Psychosocial Development
Psychosocial development can encompass emotional growth, identity formation, empathy, and social skills — all core to how children learn to understand themselves and others. Increasingly, digital products play a significant role in this process. When designed with children in mind, this technology can be a powerful developmental scaffold. Cooperative games that foster teamwork, virtual assistants that teach conversational turn-taking, and educational platforms that reward persistence and curiosity all have the potential to nurture healthy social and emotional growth.
The recent updates to GPSR underscore the importance of this for product developers. By explicitly including mental and social well-being in the definition of "product safety," the regulation signals a shift: psychosocial outcomes are no longer peripheral. They are part of the product's safety profile. For companies developing AI-based or data-driven tools for children, this means that supporting positive psychosocial development isn't just good design practice — it is increasingly an expectation of responsible innovation.
AI-enabled systems are uniquely positioned to shape these outcomes. Adaptive learning platforms, recommendation systems, and gamified wearables can personalize feedback, build confidence, and strengthen motivation — if grounded in evidence-based developmental principles. Conversely, a concern might be that these same systems, particularly without intentional design, may amplify social comparison, frustration, or disengagement.
Psychosocial outcomes are no longer peripheral. They are part of the product's safety profile.
By combining human factors research with data science expertise, teams can evaluate whether AI-driven products truly support psychosocial goals, such as confidence, empathy, and resilience, while preventing unintended harm. Data scientists play a crucial role in understanding how models make decisions, testing outputs for bias or over-personalization, and designing guardrails that keep adaptive systems within safe, developmentally appropriate boundaries.
Human factors researchers, in turn, bring insight into how children interpret and respond to these interactions emotionally. Emotional responses can be assessed through multiple methods, such as behavioral observation (e.g., disengagement or excitement), validated self-report or caregiver-report questionnaires (e.g., measures of trust or mood), or facial expression deep learning analysis for emotional affect. Interpreting these signals alongside usage data helps to identify whether AI features encourage positive social-emotional learning or inadvertently create stress, dependence, or frustration. Together, these disciplines help ensure that AI behaviors and interfaces align with healthy developmental pathways and foster trust between children, parents, and technology.
How can products support children's growth?
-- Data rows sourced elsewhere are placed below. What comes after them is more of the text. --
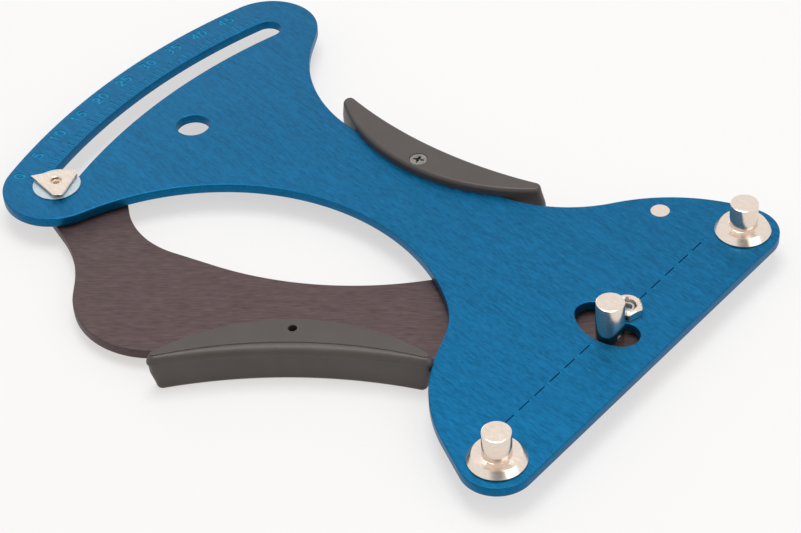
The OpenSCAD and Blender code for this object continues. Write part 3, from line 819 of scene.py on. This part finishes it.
make_piece("dark_plate", arm_parts, dark_anodised, "arm", ["arm_plate"],
           flat_above=FLAT)

# %% [markdown]
# Many pieces are turned: half a section, spun about its axis. That holds for the posts and
# screws, and for the bores in the grips, so the function comes before all of them.

# %% Turned shapes
def spun(profile, place=(0, 0), count=96):
    """A surface from radius and height along a profile, spun about the axis at place. Points
    on the axis are one, and are joined when the piece is made."""
    profile = np.array(profile, float)
    t = np.linspace(0, 2 * np.pi, count, endpoint=False)
    x = place[0] + np.outer(profile[:, 0], np.cos(t))
    y = place[1] + np.outer(profile[:, 0], np.sin(t))
    z = np.broadcast_to(profile[:, 1:2], x.shape)
    return np.stack([x, y, z], axis=-1).reshape(-1, 3), grid_faces(len(profile), count)


print("a turned disc has", len(spun([[0, 0], [1, 0], [1, 1], [0, 1]])[1]), "faces")

# %% [markdown]
# The grips are one moulding used twice, the lower one turned over. In plan it is a crescent:
# an inner wall, an outer wall and two round tips, which are again circles that touch. Each
# ring of the surface is that plan with its walls drawn in, at one height.

# %% Plan of a grip
GRIP_H = 12.0
GRIP_IN, GRIP_OUT = 4.2, 8.7
GRIP_IN_R, GRIP_OUT_R = 60.0, 158.0
GRIP_TURN = 18.2
TAPER = 12.0
TIP_POINTS, WALL_POINTS = 10, 90


def crescent(inset_in, inset_out, tip):
    """The plan as one ring of points. The tips' centres are where a circle of the inner
    wall's radius less the tip and one of the outer wall's radius plus the tip cross. An inset
    of the outer wall is full in the middle and fades to the tips, as its circle gets tighter."""
    outer_r = GRIP_OUT_R - TAPER * inset_out
    a, b = GRIP_IN_R - inset_in - tip, outer_r + tip
    ya, yb = GRIP_IN_R - GRIP_IN, outer_r + GRIP_OUT - inset_out
    y = (a * a - b * b + yb * yb - ya * ya) / (2 * (yb - ya))
    x = np.sqrt(a * a - (y - ya) ** 2)
    left, right_tip = np.array([-x, y, tip]), np.array([x, y, tip])
    inner, outer = np.array([0, ya, a + tip]), np.array([0, yb, -(b - tip)])
    ring = []
    for before, arc, after, count in (
            (outer, left, inner, TIP_POINTS), (left, inner, right_tip, WALL_POINTS),
            (inner, right_tip, outer, TIP_POINTS), (right_tip, outer, left, WALL_POINTS)):
        start, turn = swing(before, arc, after)
        ring.append(on_arc(arc, start + turn * np.arange(count) / count))
    return np.vstack(ring)


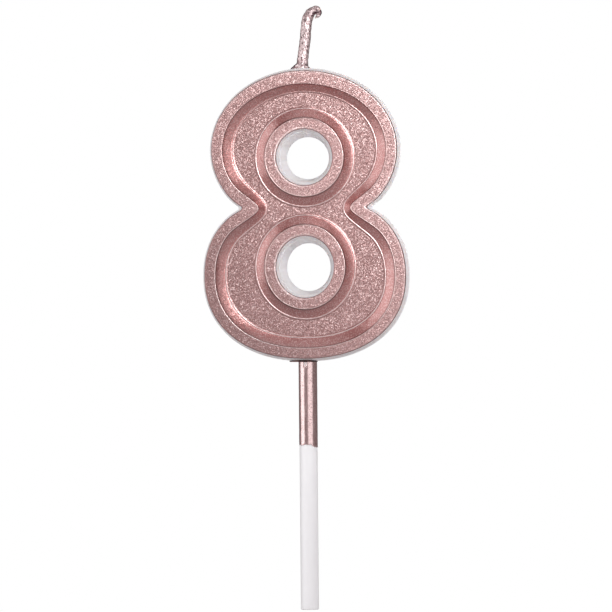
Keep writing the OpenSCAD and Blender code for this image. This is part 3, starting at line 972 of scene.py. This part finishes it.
def softbox(name, bearing, height, distance, size, radiance, aim=(0.0, 0.0, 0.035), spread=180):
    """Area light at a bearing from the front (degrees, towards +X) and a height (degrees)."""
    a, e = math.radians(bearing), math.radians(height)
    target = Vector(aim)
    away = Vector((math.sin(a) * math.cos(e), -math.cos(a) * math.cos(e), math.sin(e)))
    data = bpy.data.lights.new(name, "AREA")
    data.shape = "RECTANGLE"
    data.size, data.size_y = size
    data.energy = radiance * math.pi * size[0] * size[1]
    data.color = (0.965, 1.0, 1.0)
    data.spread = math.radians(spread)
    o = bpy.data.objects.new(name, data)
    bpy.context.scene.collection.objects.link(o)
    o.location = target + away * distance
    o.rotation_euler = away.to_track_quat("Z", "Y").to_euler()
    o.visible_camera = False
    return o


softbox("key_left", -70, 12, 0.50, (0.50, 0.62), 1.25)
softbox("front_right", 31, 10, 0.26, (0.30, 0.28), 0.85)
softbox("near_right", 22, 15, 0.12, (0.06, 0.06), 1.22, (0.012, 0.0, 0.060), 70)
softbox("top", 10, 82, 0.55, (0.5, 0.4), 0.6)
for fill in (
    softbox("wall_fill", 104, 12, 0.45, (0.4, 0.4), 0.95),
    softbox("front_fill", -8, 5, 0.50, (0.5, 0.5), 0.42),
    softbox("left_fill", -48, 8, 0.50, (0.4, 0.4), 0.42),
):
    fill.visible_glossy = False

world = bpy.data.worlds.new("studio")
bpy.context.scene.world = world
world.use_nodes = True
nodes, links = world.node_tree.nodes, world.node_tree.links
background = nodes["Background"]
background.inputs["Color"].default_value = (1.0, 0.84, 0.84, 1)
# The room is darker behind the candle and below it than in front
direction = nodes.new("ShaderNodeSeparateXYZ")
links.new(nodes.new("ShaderNodeTexCoord").outputs["Generated"], direction.inputs[0])
falloff = nodes.new("ShaderNodeMapRange")
links.new(direction.outputs["Y"], falloff.inputs["Value"])
for name, value in (("From Min", -0.7), ("From Max", 0.5), ("To Min", 0.33), ("To Max", 0.22)):
    falloff.inputs[name].default_value = value
lower = nodes.new("ShaderNodeMapRange")
links.new(direction.outputs["Z"], lower.inputs["Value"])
for name, value in (("From Min", -0.9), ("From Max", 0.1), ("To Min", 0.58), ("To Max", 1.0)):
    lower.inputs[name].default_value = value
strength = nodes.new("ShaderNodeMath")
strength.operation = "MULTIPLY"
links.new(falloff.outputs["Result"], strength.inputs[0])
links.new(lower.outputs["Result"], strength.inputs[1])
links.new(strength.outputs[0], background.inputs["Strength"])
# The camera sees plain white behind the candle, and everything else is lit by the room
white = nodes.new("ShaderNodeBackground")
white.inputs["Color"].default_value = (1, 1, 1, 1)
white.inputs["Strength"].default_value = 1.0
choose = nodes.new("ShaderNodeMixShader")
links.new(nodes.new("ShaderNodeLightPath").outputs["Is Camera Ray"], choose.inputs["Fac"])
links.new(background.outputs[0], choose.inputs[1])
links.new(white.outputs[0], choose.inputs[2])
links.new(choose.outputs[0], nodes["World Output"].inputs["Surface"])

bpy.context.scene.view_settings.view_transform = "Standard"

# ---------------------------------------------------------------- camera

# Width of the view at the candle and the camera's distance, in metres
FIELD = 0.102
DISTANCE = 1.0
SENSOR = 36
BEARING, ROLL = math.radians(5), math.radians(0.5)
aim = Vector((-0.00022, 0, 0.0256))
away = Vector((math.sin(BEARING), -math.cos(BEARING), 0))
camera_data = bpy.data.cameras.new("camera")
camera_data.sensor_width = SENSOR
camera_data.lens = SENSOR * DISTANCE / FIELD
camera_data.clip_start = 0.01
camera = bpy.data.objects.new("camera", camera_data)
bpy.context.scene.collection.objects.link(camera)
look = away.to_track_quat("Z", "Y").to_matrix().to_4x4()
camera.matrix_world = Matrix.Translation(aim + away * DISTANCE) @ look @ Matrix.Rotation(-ROLL, 4, "Z")
bpy.context.scene.camera = camera
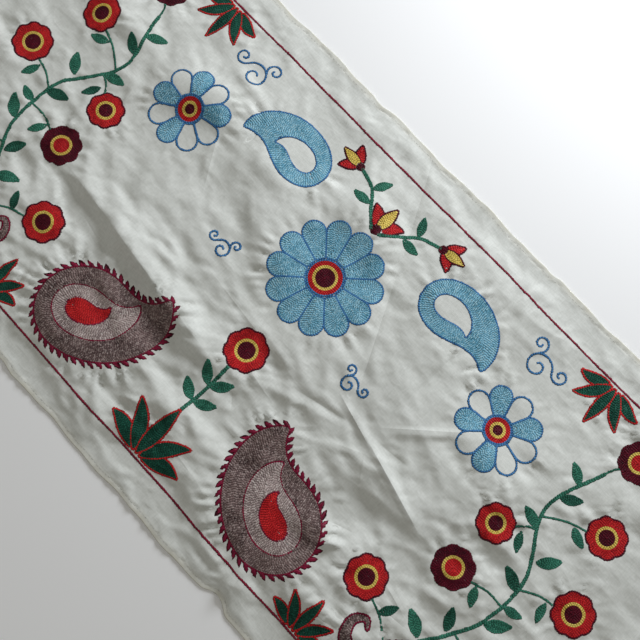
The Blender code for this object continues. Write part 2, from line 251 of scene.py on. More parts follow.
# Crumple of limp cotton, coarse to fine. Dents are drawn out by stretch along their heading, and
# crisp turns them from round to creased.
Crumple = namedtuple("Crumple", "size stretch heading height crisp")
CRUMPLES = (
    Crumple(0.052, 2.2, -16.0, 0.00300, 0.3),
    Crumple(0.026, 2.8, 7.0, 0.00240, 0.6),
    Crumple(0.023, 2.4, -38.0, 0.00190, 0.6),
    Crumple(0.014, 2.8, -8.0, 0.00100, 0.6),
    Crumple(0.0105, 2.0, 28.0, 0.00055, 0.5),
    Crumple(0.0075, 1.6, -15.0, 0.00024, 0.3),
)
CRUMPLE_SLACK = 1.15        # how much stronger the crumple is in the slack lower half
SLACK_FROM = 0.060          # between these two places across the cloth the slack grows
SLACK_TO = -0.060
CRUMPLE_LIFT = 0.0012       # keeps the dents of the flat parts above the floor

# Puckers that the pull of the stitching leaves around an embroidered shape
PUCKER_REACH = 0.028        # from the outline to where the puckers end
PUCKER_HEIGHT = 0.0044
PUCKER_PITCHES = (0.0088, 0.0123, 0.0171)   # from ridge to ridge along the outline
PUCKER_RISE = 0.0050        # run outside the stitching over which the puckers rise to their height
PUCKER_INSIDE = 0.18        # share of the puckers that the stitching itself shows
CRUMPLE_INSIDE = 0.55       # and of the crumple, since stitched cloth is stiffer
STITCH_EVENING = 0.7        # how far the stitching evens out the sharp bends under it
PUCKER_PATCH = 0.021        # how slowly the puckers' strength changes along an outline
FINE_BLEND = 0.020          # width at the edge over which crumple and puckers die out
EDGE_RUFFLES = ((0.00035, 0.0113), (0.00045, 0.0271))
RUFFLE_WIDTH = 0.016
RUFFLE_PATCH = 0.034

# Photo camera: a 45 mm lens on a 36 mm sensor, above the cloth and turned to its diagonal
CAMERA_LENS = 45.0
CAMERA_SENSOR = 36.0
CAMERA_PLACE = (0.1195, -0.0567, 0.8145)
CAMERA_TURN = (8.744, 0.018, 46.894)
FLOOR_SIZE = 6.0
FLOOR_DROP = 0.0002         # keeps the floor just clear of the cloth's flat underside


# The cloth's shape

def ease(share):
    """A smooth step from 0 to 1."""
    share = np.clip(share, 0.0, 1.0)
    return share * share * (3.0 - 2.0 * share)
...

Designing children's products is not just about creating entertainment — it's about safely supporting growth across physical, cognitive, and psychosocial domains, while continually emphasizing safety. User testing with human factors, biomechanics, and data sciences research provides practical insights for designing products that are safe, suitable, and engaging for children at various stages of development. When companies apply human-centered design approaches, they can not only reduce risks but also create products that build trust, promote well-being, and foster learning. Ongoing testing and evidence-based design are essential to maximizing the benefits of children's consumer products while minimizing potential harm.